The Minister would do well to bear in mind that even the Prime Minister has to suffer because the road leading from Lewes to his country estate nearby is like a switchback due to the lack of running repairs because of cuts in the road repair funds.
For a county such as East Sussex this financial circumscription on road building and repairs is particularly frustrating.
The county of East Sussex has already taken special pride in its road system. East Sussex pioneered the building of concrete roads 45 years ago. More recently, East Sussex pioneered road edge lining which has reduced accidents dramatically by up to 22 per cent. Sadly, such pioneering work cannot be undertaken now when even basic repair work has to be left undone.
What can the Government do? I ask the Minister to address himself to seven specific issues. First and foremost, will the Minister consider the reversal of the Government’s stated policy of cutting road maintenance? The policy is too shortsighted. It stems from a complete lack of understanding of the long-term, expensive ramifications.
Secondly, will the Minister consider the allocation of more funds for county road building and improvements to allow county councils to tackle properly such much-needed works as on the B2109 which leads north from Newhaven? I should welcome a re-commitment from the Government in order to improve the roads of the South-East.
Thirdly, will the Minister consider a reassessment of the provisions in the Transport Bill on local transport subsidies? Even if 70 per cent. of bus subsidies are funded by the Government, an increase in total subsidy of £500,000 in a county area means that £150,000 has to be found from the rates. It is difficult to see from where such funds would come except from highway maintenance budgets or increased rates. Both are unattractive and unacceptable sources. This raises whether funds should be taken from safeguarding a capital asset and used for renewed expenditures of a social nature.
Fourthly, will the Minister investigate whether lorries, particularly top-weight lorries, are paying their way properly to ensure that the relative level of their road taxes is proportionate to their share of road costs? I was interested to read in The Sunday Times recently that it is estimated that the heaviest lorries might be underpaying their share by £40 million a year.
Fifthly, can the Minister argue more effectively than previous Ministers with Treasury colleagues that road users should pay a fairer share of motoring-related taxes, particularly the £915 million that they pay in vehicle licence dues and the lesser amount, but still considerable, of £25 million in VAT on fuel? That figure was quoted in the issue of Drive magazine to which I have referred.

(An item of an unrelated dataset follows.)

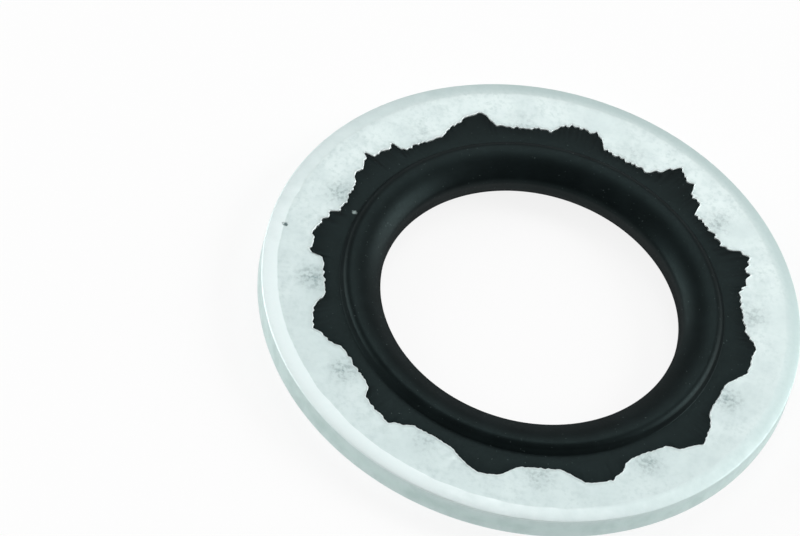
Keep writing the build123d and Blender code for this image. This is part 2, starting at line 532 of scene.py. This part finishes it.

Sixthly, will the Minister examine the need for annual TPPs? What is the real effect of these annual documents, if any, on the condition of county roads or on the lives of those who live alongside those roads or use them daily? Could not TPPs be submitted every three or four years and thereby reduce administrative costs and improve budget planning?
Finally, in pursuit of the Secretary of State’s intention to devolve more responsibility for local transportation to county councils, cannot central controls be relaxed and unnecessary administrative requirements, often duplicated at local and national levels, be reduced? Is it necessary for the Government to tell the East Sussex County Council in detail how it should mow its grass verges?
The Secretary of State said, in talking to the County Surveyors Society on 19th January last, that he saw his job as
“to ensure that the right roads are built to the right standards in the right place at the right time”.
To that I add only “and that all roads are maintained to correct standards at all time.” There is nowhere in Britain more deserving of the attention of the Secretary of State and the Under-Secretary than Sussex and the South-East.